I should say that I know that was (rightly) the last ending they wanted to give the match. I also understand fully that a ref’s decision should be honoured in all but the most remarkable of circumstances (although this becomes a moot point since his decision was apparently misinterpreted). Nonetheless, the atmosphere was getting ugly. I, personally, was annoyed, and only got more so when they came up with an answer that they could have given a good ten or fifteen minutes earlier. I’m not a naturally rowdy person, though. Some of those in attendance were.

The last fight saw local lad Barrington Patterson against Marc Emmanuel. Most people in the floor section (ostensibly the VIP ticket area, but apparently punters had been allowed in from other parts of the arena) rushed right up to the cage to watch. The MC repeatedly appealed for them to move back due to the safety implications, but by this point a lot of the crow were following their own rules.
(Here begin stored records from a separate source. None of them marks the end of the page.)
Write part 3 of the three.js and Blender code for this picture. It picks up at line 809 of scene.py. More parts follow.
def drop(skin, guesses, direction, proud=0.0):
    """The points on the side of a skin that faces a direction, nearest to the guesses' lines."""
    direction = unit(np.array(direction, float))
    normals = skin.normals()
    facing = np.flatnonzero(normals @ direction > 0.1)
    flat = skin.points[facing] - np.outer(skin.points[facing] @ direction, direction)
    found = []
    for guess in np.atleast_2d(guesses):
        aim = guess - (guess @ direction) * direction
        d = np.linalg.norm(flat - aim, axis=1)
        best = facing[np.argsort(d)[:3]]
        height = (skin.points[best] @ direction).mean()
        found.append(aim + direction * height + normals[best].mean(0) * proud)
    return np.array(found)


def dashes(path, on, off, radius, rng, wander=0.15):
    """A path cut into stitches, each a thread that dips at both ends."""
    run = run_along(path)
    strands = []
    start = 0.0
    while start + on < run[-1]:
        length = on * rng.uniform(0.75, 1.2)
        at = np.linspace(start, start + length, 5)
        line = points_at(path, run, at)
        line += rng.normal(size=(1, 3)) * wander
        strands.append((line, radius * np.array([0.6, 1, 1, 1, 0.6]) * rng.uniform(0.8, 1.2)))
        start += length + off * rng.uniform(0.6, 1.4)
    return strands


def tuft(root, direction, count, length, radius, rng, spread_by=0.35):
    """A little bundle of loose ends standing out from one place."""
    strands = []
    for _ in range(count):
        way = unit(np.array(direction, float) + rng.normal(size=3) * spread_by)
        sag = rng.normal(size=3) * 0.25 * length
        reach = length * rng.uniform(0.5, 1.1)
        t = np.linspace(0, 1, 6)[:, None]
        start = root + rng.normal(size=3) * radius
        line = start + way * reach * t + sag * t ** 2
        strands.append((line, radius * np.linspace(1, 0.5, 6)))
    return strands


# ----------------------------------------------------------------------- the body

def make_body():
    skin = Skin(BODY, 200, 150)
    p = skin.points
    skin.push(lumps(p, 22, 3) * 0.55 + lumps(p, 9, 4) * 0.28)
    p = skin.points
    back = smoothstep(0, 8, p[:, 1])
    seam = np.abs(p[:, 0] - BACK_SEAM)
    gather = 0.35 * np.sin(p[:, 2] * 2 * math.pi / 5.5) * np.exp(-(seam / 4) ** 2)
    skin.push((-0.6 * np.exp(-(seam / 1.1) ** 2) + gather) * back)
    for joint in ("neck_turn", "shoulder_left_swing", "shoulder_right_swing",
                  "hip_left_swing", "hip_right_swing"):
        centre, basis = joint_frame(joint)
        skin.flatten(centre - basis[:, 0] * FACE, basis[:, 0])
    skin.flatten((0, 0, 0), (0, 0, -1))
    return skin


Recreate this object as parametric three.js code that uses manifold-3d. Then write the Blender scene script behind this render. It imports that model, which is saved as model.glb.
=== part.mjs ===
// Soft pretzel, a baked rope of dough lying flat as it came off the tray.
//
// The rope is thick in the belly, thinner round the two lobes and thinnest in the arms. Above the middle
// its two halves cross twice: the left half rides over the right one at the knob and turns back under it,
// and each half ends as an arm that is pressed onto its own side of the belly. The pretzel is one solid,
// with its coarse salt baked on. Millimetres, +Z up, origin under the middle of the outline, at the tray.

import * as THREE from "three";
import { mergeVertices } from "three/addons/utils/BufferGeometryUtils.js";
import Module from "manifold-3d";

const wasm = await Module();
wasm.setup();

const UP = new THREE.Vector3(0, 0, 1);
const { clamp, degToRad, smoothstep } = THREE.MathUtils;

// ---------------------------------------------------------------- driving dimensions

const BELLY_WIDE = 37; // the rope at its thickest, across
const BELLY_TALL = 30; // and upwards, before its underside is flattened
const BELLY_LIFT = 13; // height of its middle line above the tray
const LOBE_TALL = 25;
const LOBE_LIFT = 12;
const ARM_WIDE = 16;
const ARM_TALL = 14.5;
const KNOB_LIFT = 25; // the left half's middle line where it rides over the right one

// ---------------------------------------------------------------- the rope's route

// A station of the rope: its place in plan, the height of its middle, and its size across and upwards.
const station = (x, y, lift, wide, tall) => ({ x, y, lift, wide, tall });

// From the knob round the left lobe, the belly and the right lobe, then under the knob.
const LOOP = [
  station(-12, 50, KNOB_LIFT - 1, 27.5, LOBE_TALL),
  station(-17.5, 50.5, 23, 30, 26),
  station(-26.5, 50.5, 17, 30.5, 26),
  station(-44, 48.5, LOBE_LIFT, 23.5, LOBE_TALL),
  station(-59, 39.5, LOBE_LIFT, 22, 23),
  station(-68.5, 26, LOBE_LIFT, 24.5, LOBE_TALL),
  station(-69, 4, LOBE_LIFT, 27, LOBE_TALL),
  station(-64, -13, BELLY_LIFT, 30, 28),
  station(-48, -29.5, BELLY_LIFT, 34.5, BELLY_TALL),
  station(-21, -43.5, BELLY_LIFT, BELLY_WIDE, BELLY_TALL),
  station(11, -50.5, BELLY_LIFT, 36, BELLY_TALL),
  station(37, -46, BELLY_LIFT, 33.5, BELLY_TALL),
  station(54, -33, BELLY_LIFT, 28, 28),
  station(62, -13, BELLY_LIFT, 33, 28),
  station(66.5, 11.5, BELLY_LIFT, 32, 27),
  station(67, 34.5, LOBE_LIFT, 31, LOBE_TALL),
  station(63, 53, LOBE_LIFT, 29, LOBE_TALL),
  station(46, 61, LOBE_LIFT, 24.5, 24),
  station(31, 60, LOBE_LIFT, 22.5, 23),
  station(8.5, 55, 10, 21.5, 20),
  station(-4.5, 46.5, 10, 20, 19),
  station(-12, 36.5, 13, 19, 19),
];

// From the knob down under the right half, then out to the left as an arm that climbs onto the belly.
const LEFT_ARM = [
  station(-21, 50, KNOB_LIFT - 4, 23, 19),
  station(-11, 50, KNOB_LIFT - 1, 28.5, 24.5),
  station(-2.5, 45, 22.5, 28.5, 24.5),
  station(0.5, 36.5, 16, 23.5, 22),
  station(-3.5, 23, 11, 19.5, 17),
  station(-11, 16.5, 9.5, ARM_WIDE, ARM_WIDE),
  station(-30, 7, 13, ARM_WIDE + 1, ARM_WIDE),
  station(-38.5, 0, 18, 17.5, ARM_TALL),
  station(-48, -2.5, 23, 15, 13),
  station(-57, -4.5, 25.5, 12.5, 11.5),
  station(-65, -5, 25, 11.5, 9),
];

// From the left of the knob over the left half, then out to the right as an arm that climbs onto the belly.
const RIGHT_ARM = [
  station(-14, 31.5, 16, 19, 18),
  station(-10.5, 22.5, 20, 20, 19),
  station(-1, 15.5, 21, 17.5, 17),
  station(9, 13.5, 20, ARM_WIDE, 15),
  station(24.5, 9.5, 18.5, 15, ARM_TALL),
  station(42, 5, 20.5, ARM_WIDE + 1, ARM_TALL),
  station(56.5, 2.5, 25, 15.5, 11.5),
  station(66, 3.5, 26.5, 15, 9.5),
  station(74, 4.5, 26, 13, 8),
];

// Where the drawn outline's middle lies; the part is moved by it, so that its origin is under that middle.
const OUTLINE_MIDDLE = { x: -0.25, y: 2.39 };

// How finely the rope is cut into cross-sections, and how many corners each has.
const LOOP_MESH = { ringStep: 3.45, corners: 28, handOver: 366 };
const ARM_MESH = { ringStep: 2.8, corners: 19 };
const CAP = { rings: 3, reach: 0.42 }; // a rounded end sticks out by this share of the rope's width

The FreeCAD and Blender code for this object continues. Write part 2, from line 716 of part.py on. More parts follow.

Barrington got hammered and was let motionless. People started throwing (plastic) glasses and bottles into the cage, which doesn’t strike me as particularly clever when your boy is on his back with an oxygen mask against his face but maybe that’s just me.

We decided to leave at this point, still a bit annoyed with the previous debacle and with Barrington clearly not getting up to continue (he was back on his feet by the time we got to the doors, fortunately). As we left the arena we saw what looked like a few fights breaking out here and there, and the small amount of security (apparently the venue wouldn’t let the promoters bring in their own guys and insisted on using just their regular staff) were dashing about like madmen.

Only afterwards did I learn that it had gotten worse and that the riot squad had to disperse it. At the time of writing no definite answer seems to be available about how many were hurt or what damage was done, but there are stories (I’ll repeat, ‘stories’) flying around about women and children getting caught up in it. Grim.

We missed the last train back, too, and had to get an expensive taxi to get to Birmingham where we had to wait ages for a bus to get home. Arse.

Still, good night up to a certain point.